Pfau: I do. And this is something I’ve pondered for a long time. I’ve heard about this idea of the sequence of inflation risk. And it seemed like it shouldn’t exist because most of the basic research about spending rates in retirement just uses the real returns. So, it takes inflation out of the analysis. And in that regard, it seems like inflation shouldn’t matter. But it seems like it does. And I guess this idea of thinking about sequence risks really applies, because if there’s a 10% inflation rate in the first year of retirement and then it gets back to normal afterward, say, you’ve permanently raised every future expense — every future year of spending has been impacted by that first-year inflation rate. So, it would have a bigger impact on the retirement plan compared to, say, staying maybe 20 years into retirement, there’s a big inflation experience, that’s only going to impact a lesser number of years of spending.

So, in that regard, it seems like it’s important. And certainly, in the historical data, the worst-case spending scenarios happened at high inflation periods in the late 1960s, where those retirements began at a time with high inflation and then especially going throughout the 1970′s high inflation. Whereas in more recent years, I used to have a lot of worry around people who retired around the year 2000 just because of where the markets were for their retirements. But they have low inflation and that does seem to be a saving grace that even with markets that aren’t performing all that well, if inflation is low, it’s not putting as much pressure on the spending need. We’re now getting into this perfect storm again, where inflation is higher, markets are volatile, there’s been heavy losses, and so forth. And yes, I do think inflation is important and it’s still hard to fully articulate. But yes, it does seem to me that there is this idea of a sequence of inflation risk, and so Bill Bengen was definitely talking about something real in that low inflation can go a long way toward helping with a portfolio in retirement spending, and when you have high inflation again, it’s a concern.

Can You Insulate Your Retirement Account From Inflation?

Ptak: Something that’s striking is that higher inflation would seem to complicate planning for people with all different retirement income styles, albeit not equally. But the safety-first people, for example, may not be generating income that’s completely insulated from inflation. Are they especially vulnerable in a high inflationary environment? For instance, if they’re getting a good share of their portfolio income from a fixed annuity that doesn’t include an adequate inflation adjustment?

Pfau: They could be. So, really, the main tools people have for dealing with inflation are the TIPS and I Bonds, inflation-adjusted bonds, or equities, and it’s, of course, not a perfect hedge, but the hope that over time the earnings and revenue of businesses will grow with inflation and therefore, stocks will keep up with inflation. So, beyond that, traditional bonds do not work well with inflation. Fixed annuities are not going to work well. But if it’s just simply a comparison of like Treasury bonds versus fixed annuities with providing lifetime income, the fixed annuities should always work better than the traditional bonds just because they can meet a spending goal with less assets, and that’s really getting into the strategy of thinking about annuities as a bond alternative.
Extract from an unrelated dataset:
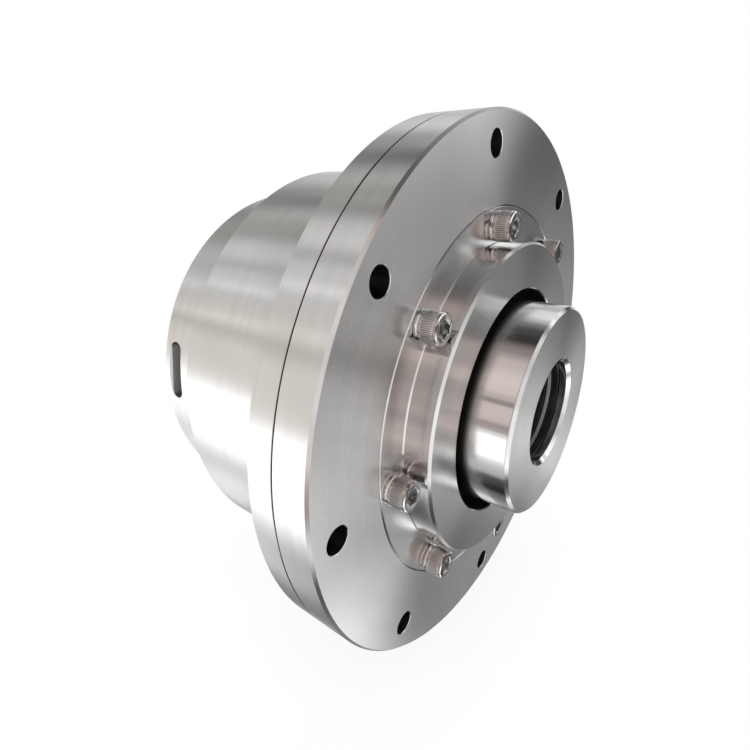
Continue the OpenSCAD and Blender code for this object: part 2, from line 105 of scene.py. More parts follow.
class Tree:
    """Short way to add nodes to a tree and to link their sockets."""

    def __init__(self, tree: bpy.types.NodeTree) -> None:
        """Keeps the tree that nodes are added to."""
        self.tree = tree

    def add(self, kind: str, settings: Optional[dict] = None, **inputs: object) -> bpy.types.Node:
        """Adds a node and fills its inputs.

        Args:
            kind: the node's type name.
            settings: values of the node's own properties.
            inputs: socket name, with spaces as underscores, or in_N for socket number N, and its
                value or the output socket that feeds it.

        Returns:
            The new node.
        """
        node = self.tree.nodes.new(kind)
        for name, value in (settings or {}).items():
            setattr(node, name, value)
        for name, value in inputs.items():
            if name.startswith("in_"):
                socket = node.inputs[int(name[3:])]
            else:
                socket = node.inputs[name.replace("_", " ")]
            if isinstance(value, Socket):
                self.tree.links.new(value, socket)
            else:
                socket.default_value = value
        return node

    def use(self, group: bpy.types.NodeTree, **inputs: object) -> bpy.types.bpy_prop_collection:
        """Adds a shader group, fills its inputs as add does, and returns its outputs."""
        return self.add("ShaderNodeGroup", {"node_tree": group}, **inputs).outputs

    def surface(self, **inputs: object) -> None:
        """Adds a Principled BSDF with these inputs and the material's output."""
        shader = self.add("ShaderNodeBsdfPrincipled", **inputs)
        self.add("ShaderNodeOutputMaterial", Surface=shader.outputs["BSDF"])

    def math(self, operation: str, first: object, second: object = 0.0) -> Socket:
        """Adds a Math node in a shader or geometry tree and returns its output."""
        node = self.add("ShaderNodeMath", {"operation": operation}, in_0=first, in_1=second)
        return node.outputs[0]

    def vector(self, operation: str, **inputs: object) -> Socket:
        """Adds a Vector Math node and returns its vector."""
        return self.add("ShaderNodeVectorMath", {"operation": operation}, **inputs).outputs[0]

    def length(self, first: Socket, second: Socket) -> Socket:
        """Gives the length of a vector in a plane from its two parts."""
        squares = self.math("ADD", self.math("MULTIPLY", first, first), self.math("MULTIPLY", second, second))
        return self.math("SQRT", squares)

    def turn_share(self, rise: Socket, side: Socket) -> Socket:
        """Gives the bearing of a vector in a plane as a share of a turn, from 0 to 1."""
        share = self.math("DIVIDE", self.math("ARCTAN2", rise, side), TURN)
        return self.math("FRACT", self.math("ADD", share, 1.0))

    def remap(self, value: object, source: Point, target: Point) -> Socket:
        """Maps a value smoothly from one range to another.

        Args:
            value: the value or socket to map.
            source: start and end of the range it comes from.
            target: what they become.

        Returns:
            The socket with the mapped value.
        """
        node = self.add("ShaderNodeMapRange", {"interpolation_type": "SMOOTHSTEP"}, Value=value)
        for name, number in zip(("From Min", "From Max", "To Min", "To Max"), (*source, *target)):
            node.inputs[name].default_value = number
        return node.outputs["Result"]

    def mix_colour(self, share: object, first: object, second: object) -> Socket:
        """Mixes two colours.

        Args:
            share: how much of the second colour there is.
            first: colour at a share of 0.
            second: colour at a share of 1.

        Returns:
            The socket with the mixed colour.
        """
        node = self.add("ShaderNodeMix", {"data_type": "RGBA"})
        for index, value in ((0, share), (6, first), (7, second)):
            socket = node.inputs[index]
            if isinstance(value, Socket):
                self.tree.links.new(value, socket)
            elif index:
                socket.default_value = (*value, 1.0)
            else:
                socket.default_value = value
        return node.outputs[2]

    def place(self) -> Socket:
        """Gives the place on the object, in metres."""
        return self.add("ShaderNodeTexCoord").outputs["Object"]

    def along_axis(self) -> Socket:
        """Gives how far the surface faces along X, from 0 to 1."""
        normal = self.add("ShaderNodeSeparateXYZ", in_0=self.add("ShaderNodeTexCoord").outputs["Normal"])
        return self.math("ABSOLUTE", normal.outputs["X"])

    def noise(self, place: Socket, scale: object, detail: float, roughness: float = 0.5) -> Socket:
        """Gives a noise between 0 and 1 at a place."""
        settings = {"Vector": place, "Scale": scale, "Detail": detail, "Roughness": roughness}
        return self.add("ShaderNodeTexNoise", **settings).outputs["Fac"]

    def bump(self, height: Socket, strength: float, depth: float) -> Socket:
        """Gives the normal of a relief with that depth in millimetres."""
        node = self.add("ShaderNodeBump", Height=height, Strength=strength, Distance=depth * MM)
        return node.outputs["Normal"]


def new_group(name: str, kind: str, inputs: Sequence[tuple], outputs: Sequence[tuple]) -> tuple:
    """Makes a node group with named sockets.

    Args:
        name: the group's name.
        kind: ShaderNodeTree or GeometryNodeTree.
        inputs: (name, socket type, default or None) of each input.
        outputs: (name, socket type) of each output.

    Returns:
        The group's tree and the outputs of its Group Input node.
    """
    tree = bpy.data.node_groups.new(name, kind)
    for label, socket, default in inputs:
        made = tree.interface.new_socket(label, in_out="INPUT", socket_type=socket)
        if default is not None:
            made.default_value = default
    for label, socket in outputs:
        tree.interface.new_socket(label, in_out="OUTPUT", socket_type=socket)
    group = Tree(tree)
    return group, group.add("NodeGroupInput").outputs


def shader_group(name: str, inputs: dict[str, float], outputs: Sequence[str]) -> tuple:
    """Makes a shader group whose sockets are all plain numbers.

    Args:
        name: the group's name.
        inputs: name and default of each input.
        outputs: name of each output.

    Returns:
        The group's tree and the outputs of its Group Input node.
    """
    number = "NodeSocketFloat"
    given = [(label, number, default) for label, default in inputs.items()]
    return new_group(name, "ShaderNodeTree", given, [(label, number) for label in outputs])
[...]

If I can put less assets into an annuity than I need with bonds to meet the same sort of lifetime spending need, that frees up more assets to remain invested for upside and hoping that stocks will keep pace with inflation and so forth. So, it’s not obvious that a safety-first approach would underperform or would be harmed more by inflation, certainly not when compared with traditional bonds. But when you have approaches that do use more of an inflation-protected bond approach, that would have obvious benefits in a higher inflation environment for sure.

Worried About Risk in Retirement?

Benz: Your book includes a comprehensive catalog of risk factors that people face with their retirements, and some of them like inflation and longevity risk and sequencing risk, which we’ve kind of touched on already, will probably be well known to people listening. But we hear less about some of the other risk factors that you talked about. Can you discuss some of the risk factors that are less well known that you think are worth considering as people approach retirement planning?
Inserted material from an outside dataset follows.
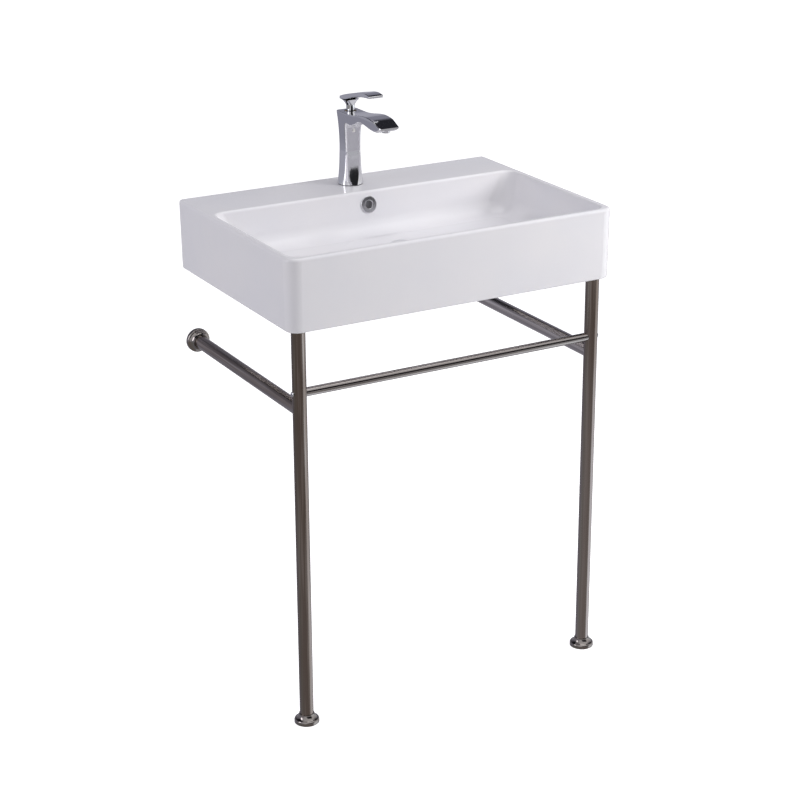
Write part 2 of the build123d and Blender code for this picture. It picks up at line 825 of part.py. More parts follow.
def make_fixed_disc():
    top = fixed_disc_base + disc_thickness
    disc = tap_rod(inner_radius - running_clearance, cartridge_reach, fixed_disc_base, top)
    disc -= inlet_ports(fixed_disc_base - 1, top + 1)
    return disc - tap_rod(outlet_radius, outlet_reach, fixed_disc_base - 1, top + 1)


# The moving disc has a mixing recess below and a pocket above for the ball of the stem.
def make_moving_disc():
    reach = cartridge_reach - drive_reach / 2
    top = moving_disc_base + moving_disc_thickness
    disc = tap_rod(moving_disc_radius, reach, moving_disc_base, top)
    disc -= tap_rod(moving_disc_radius - 2.2, reach, moving_disc_base - 1, moving_disc_base + 1.1)
    pocket = stem_tip_radius + drive_pocket_clearance
    return disc - tap_rod(pocket, cartridge_reach, top - drive_pocket_depth, top + 1)


def make_carrier():
    carrier = tap_rod(inner_radius - 3 * running_clearance, cartridge_reach, drum_base, drum_top)
    carrier += tap_rod(carrier_neck_radius, cartridge_reach, drum_top - 1, carrier_top)
    swing = drive_reach + stem_tip_radius + 1
    slot_end = cartridge_reach + swing
    carrier -= tap_block(slot_half, cartridge_reach - 4.5, slot_end, drum_base - 1, drum_top - 1)
    carrier -= tap_block(slot_half, cartridge_reach - 9, slot_end, drum_top - 1.5, carrier_top + 1)
    return carrier - tap_cross_rod(pin_radius + running_clearance, -12, 12, cartridge_reach, pivot_height)


def make_pivot_pin():
    half = carrier_neck_radius - 0.8
    return tap_cross_rod(pin_radius, -half, half, cartridge_reach, pivot_height)


def make_lever_stem():
    w = stem_half_width
    stem = tap_block(w, cartridge_reach - w, cartridge_reach + w, stem_shoulder_height + 2, stem_top)
    taper = Cone(stem_tip_radius * 0.75, w, stem_shoulder_height - stem_tip_height - stem_tip_radius + 2)
    taper_z = (stem_shoulder_height + 2 + stem_tip_height + stem_tip_radius) / 2
    stem += Pos(0, tap_y - cartridge_reach, rim_height + taper_z) * taper
    ball_z = rim_height + stem_tip_height + stem_tip_radius
    stem += Pos(0, tap_y - cartridge_reach, ball_z) * Sphere(stem_tip_radius)
    return stem - tap_cross_rod(pin_radius + running_clearance, -12, 12, cartridge_reach, pivot_height)


def make_cartridge_nut():
    nut = tap_rod(nut_radius, cartridge_reach, cartridge_top, nut_top)
    nut -= tap_rod(nut_bore_radius, cartridge_reach, cartridge_top - 1, nut_top + 1)
    notch = tap_block(1.5, cartridge_reach - 20, cartridge_reach + 20, nut_top - 2, nut_top + 1)
    return nut - notch


def make_cover_ring():
    outer = nut_radius
    flange_base = tap_top_height - cover_ring_flange + 0.2
    ring = tap_rod(outer, cartridge_reach, nut_top, tap_top_height + 0.2)
    ring -= tap_rod(outer - cover_ring_wall, cartridge_reach, nut_top - 1, flange_base)
    ring = fillet(ring.edges().group_by(Axis.Z)[-1], 0.3)
    return ring - tap_rod(cover_ring_bore, cartridge_reach, nut_top - 1, tap_top_height + 1)


# Lever
def lever_outline():
    back = (lever_back, lever_back_height)
    tip_top = (lever_tip, lever_tip_height)
    tip_foot = (lever_tip, lever_tip_height - lever_tip_thickness)
    crown = [back, (21.4, 174.1), (57.9, 181.8), (82, lever_crown_height), tip_top]
    outline = Spline(*crown, tangents=((1, 0.33), (1, -0.3)))
    outline += Line(tip_top, tip_foot)
    shoulder = (lever_back + lever_neck_depth, lever_back_height - 2.4)
    belly = [tip_foot, (86, 178.1), (63, 175.4), (38, 169.8), shoulder]
    outline += Spline(*belly, tangents=((-1, 0), (-1, -0.28)))
    outline += Polyline(shoulder, (lever_back, lever_back_height - 5.5), back)
    return make_face(outline)


def make_lever():
    half = lever_half_width
    blade = extrude(tap_side.offset(-half) * lever_outline(), 2 * half)
    blade = fillet(blade.edges().filter_by(on_blade_tip), lever_corner_radius)
    blade = fillet(blade.edges().filter_by(on_blade_side), lever_edge_radius)
    lever = blade + make_lever_neck()
    socket = stem_half_width + socket_clearance
    near = cartridge_reach - socket
    lever -= tap_block(socket, near, near + 2 * socket, lever_neck_base - 1, stem_top + socket_clearance)
    back = cartridge_reach - 2 * lever_neck_radius
    z = rim_height + grub_height
    lever -= rod_y(grub_radius + thread_clearance, 0, tap_y - cartridge_reach, tap_y - back, z)
    return lever - rod_y(grub_plug_radius + thread_clearance, 0, plug_y, tap_y - back, z)


def on_blade_tip(edge):
    middle = edge.position_at(0.5)
    return abs(middle.X) > lever_half_width - 0.1 and abs(tap_y - middle.Y - lever_tip) < 0.1


def on_blade_side(edge):
    middle = edge.position_at(0.5)
    high = middle.Z > rim_height + lever_back_height - 1
    side = abs(middle.X) > lever_half_width - lever_corner_radius - 0.1
    tip = abs(tap_y - middle.Y - lever_tip) < 0.1
    back = abs(tap_y - middle.Y - lever_back) < 0.1
    return (high or middle.Y < tap_y - 30) and (side or tip or back)


# The neck starts round in the cover ring and spreads to the width of the blade.
def make_lever_neck():
    middle = lever_back + lever_neck_depth / 2
    top = lever_back_height - 5.3
    round_radius = lever_neck_radius + 0.5
    round_top = grub_height + grub_plug_radius + 0.5
    column = Cone(lever_neck_radius, round_radius, round_top - lever_neck_base)
    column_z = rim_height + (round_top + lever_neck_base) / 2
    levels = [
        (round_top, cartridge_reach, round_radius, round_radius, round_radius - 0.1),
        (round_top + 5, cartridge_reach - 0.6, round_radius + 2.2, round_radius + 1.6, 7),
        (top, middle, lever_half_width - 0.3, lever_neck_depth / 2 - 0.3, 5),
    ]
    sections = []
    for height, reach, half_x, half_y, corner in levels:
        section = RectangleRounded(2 * half_x, 2 * half_y, corner)
        sections.append(Pos(0, tap_y - reach, rim_height + height) * section)
    flare = loft([section.face() for section in sections])
    return Pos(0, tap_y - cartridge_reach, column_z) * column + flare


def make_grub_screw():
    start = tap_y - cartridge_reach + stem_half_width
    screw = rod_y(grub_radius, 0, start, start + grub_length, rim_height + grub_height)
    end = start + grub_length
    socket = rod_y(grub_radius * 0.5, 0, end - grub_length * 0.6, end + 1, rim_height + grub_height)
    return screw - socket


def make_grub_plug():
    return rod_y(grub_plug_radius, 0, plug_y, plug_y + grub_plug_length, rim_height + grub_height)


# Clamp under the deck
def clamp_form(thickness, top):
    washer = tap_rod(clamp_washer_radius, 0, top - thickness, top)
    washer -= tap_rod(clamp_slot_radius, clamp_slot_reach, top - thickness - 1, top + 1)
    hoses = (clamp_slot_half, clamp_slot_reach - 40, clamp_slot_reach + clamp_slot_radius)
    washer -= tap_block(*hoses, top - thickness - 1, top + 1)
    return washer - tap_rod(stud_radius + thread_clearance, stud_reach, top - thickness - 1, top + 1)


def make_clamp_rubber():
    return clamp_form(clamp_rubber_thickness, -deck_thickness)


def make_clamp_plate():
    return clamp_form(clamp_steel_thickness, -deck_thickness - clamp_rubber_thickness)


def make_fixing_stud():
    top = stud_bite - shank_drop - 0.5
    return tap_rod(stud_radius, stud_reach, top - stud_length, top)


def make_clamp_nut():
    top = -deck_thickness - clamp_rubber_thickness - clamp_steel_thickness
    nut_base = Pos(0, tap_y - stud_reach, rim_height + top - clamp_nut_height)
    nut = extrude(nut_base * RegularPolygon(clamp_nut_radius, 6), clamp_nut_height)
    return nut - tap_rod(stud_radius + thread_clearance, stud_reach, top - clamp_nut_height - 1, top + 1)


def pair(make):
    return Compound(children=[make(-1), make(1)])


def make_parts():
    wall_flange = flange_form()
    ring = ring_form()
    parts = {
        "basin": make_basin(),
        "overflow_ring": make_overflow_ring(),
        "waste_body": make_waste_body(),
        "waste_flange_seal": make_flange_seal(),
        "waste_tapered_seal": make_tapered_seal(),
        "waste_back_nut": make_back_nut(),
        "click_cartridge": make_click_cartridge(),
        "waste_cap": make_waste_cap(),
        "waste_cap_seal": make_cap_seal(),
        "crossbar": make_crossbar(),
        "crossbar_screws": pair(make_crossbar_screw),
        "crossbar_inserts": pair(make_crossbar_insert),
        "leg_plugs": pair(make_leg_plug),
        "leg_pads": pair(make_leg_pad),
        "rail_inserts": pair(make_rail_insert),
        "foot_inserts": pair(make_foot_insert),
        "wall_flange_rings": Compound(children=[at_wall(side) * ring for side in sides]),
        "tap_body": make_tap_body(),
        "tap_base_gasket": make_base_gasket(),
        "aerator_body": make_aerator_body(),
        "aerator_insert": make_aerator_insert(),
        "cartridge_housing": make_cartridge_housing(),
        "fixed_disc": make_fixed_disc(),
        "moving_disc": make_moving_disc(),
        "spindle_carrier": make_carrier(),
        "pivot_pin": make_pivot_pin(),
        "lever_stem": make_lever_stem(),
        "cartridge_nut": make_cartridge_nut(),
        "cover_ring": make_cover_ring(),
        "lever": make_lever(),
        "lever_grub_screw": make_grub_screw(),
        "lever_plug": make_grub_plug(),
        "fixing_stud": make_fixing_stud(),
        "clamp_rubber": make_clamp_rubber(),
        "clamp_plate": make_clamp_plate(),
        "clamp_nut": make_clamp_nut(),
    }
    for side, word in ((-1, "left"), (1, "right")):
        parts[word + "_leg"] = make_leg(side)
        parts[word + "_side_rail"] = make_side_rail(side)
        parts[word + "_wall_flange"] = at_wall(side) * wall_flange
        parts[word + "_foot_flange"] = at_floor(side) * wall_flange
        parts[word + "_foot_ring"] = at_floor(side) * ring
        parts[word + "_foot"] = make_foot(side)
        parts[word + "_foot_pad"] = make_foot_pad(side)
    return parts


os.makedirs("parts", exist_ok=True)
for name, shape in make_parts().items():
    export_step(shape, f"parts/{name}.step")
    print(name, len(shape.solids()), round(shape.volume))
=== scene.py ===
# Console basin on a polished tube stand, dressed for a studio picture.
# Metres, the CAD frame: floor at z = 0, the wall side at +Y, X to the right.
import bpy
import math
from mathutils import Matrix, Vector


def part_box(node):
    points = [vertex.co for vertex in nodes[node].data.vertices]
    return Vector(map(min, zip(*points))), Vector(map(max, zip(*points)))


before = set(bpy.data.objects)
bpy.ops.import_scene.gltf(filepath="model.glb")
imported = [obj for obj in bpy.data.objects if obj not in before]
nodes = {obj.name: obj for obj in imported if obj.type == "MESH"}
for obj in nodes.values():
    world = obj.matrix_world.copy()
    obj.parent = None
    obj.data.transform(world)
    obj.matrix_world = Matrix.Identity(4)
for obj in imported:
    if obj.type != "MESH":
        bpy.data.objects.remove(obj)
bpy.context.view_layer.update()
scene = bpy.context.scene
basinLow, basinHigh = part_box("basin")
legLow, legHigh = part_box("right_leg")
legAxis = (legLow + legHigh) / 2
print("frame loaded:", len(nodes), "nodes")


# A socket that can be used in sums: mask * 0.3 + 1 adds the Math nodes for it
class Wire:
    def __init__(self, finish, socket):
        self.finish = finish
        self.socket = socket

    def __add__(self, other):
        return self.finish.math("ADD", self, other)

    def __radd__(self, other):
        return self.finish.math("ADD", other, self)

    def __sub__(self, other):
        return self.finish.math("SUBTRACT", self, other)

    def __rsub__(self, other):
        return self.finish.math("SUBTRACT", other, self)

    def __mul__(self, other):
        return self.finish.math("MULTIPLY", self, other)

    def __rmul__(self, other):
        return self.finish.math("MULTIPLY", other, self)

    def __gt__(self, other):
        return self.finish.math("GREATER_THAN", self, other)

    def __lt__(self, other):
        return self.finish.math("LESS_THAN", self, other)

    def __abs__(self):
        return self.finish.math("ABSOLUTE", self)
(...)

Pfau: Sure, and I generally organize retirement risks as either kind of longevity risk, market risk, and then spending shocks. The way I define a spending shock is, you have to spend more than you anticipated in your retirement budget. So, inflation could be a market risk, or it could be an example of a spending shock if you get hit by higher-than-expected inflation and therefore have to spend more. Divorce can be a huge spending shock when you’re trying to account for dividing assets to create two separate households, each household not wanting to cut the spending in half, it can lead to a more expensive overall environment. Family responsibilities of having to help raise grandchildren or support adult children who may not be able to develop the careers they’d hoped for, and so forth. That can be a spending shock.

There’s definitely the idea of public policy risk. We have the rules — the tax rules, Social Security rules, and so forth—and those rules can be changed, and they can be changed in ways that lead to having to either spend more than anticipated, higher taxes and so forth, or just not having the assets anticipated, like if Social Security benefits receive some reduction or something along those lines. There’s frailty and cognitive decline. If cognitive decline causes somebody to make financial mistakes, that ultimately leads them to have to spend more, and that could be as something as simple as subscribing to the same magazine multiple times. Or of course, it could be just there’s no limit on what that type of risk could do in terms of the spend down of assets in unanticipated ways. And then, also retirement housing, and people have to think about with the gradual decline people experience physically having to outsource some tasks that they may have done for themselves, such as mowing the grass and so forth, at some point, would raise the expenses. Needing to move for health-related reasons could raise the expenses. Those are some examples that I think really kind of highlight the potential range of spending shocks.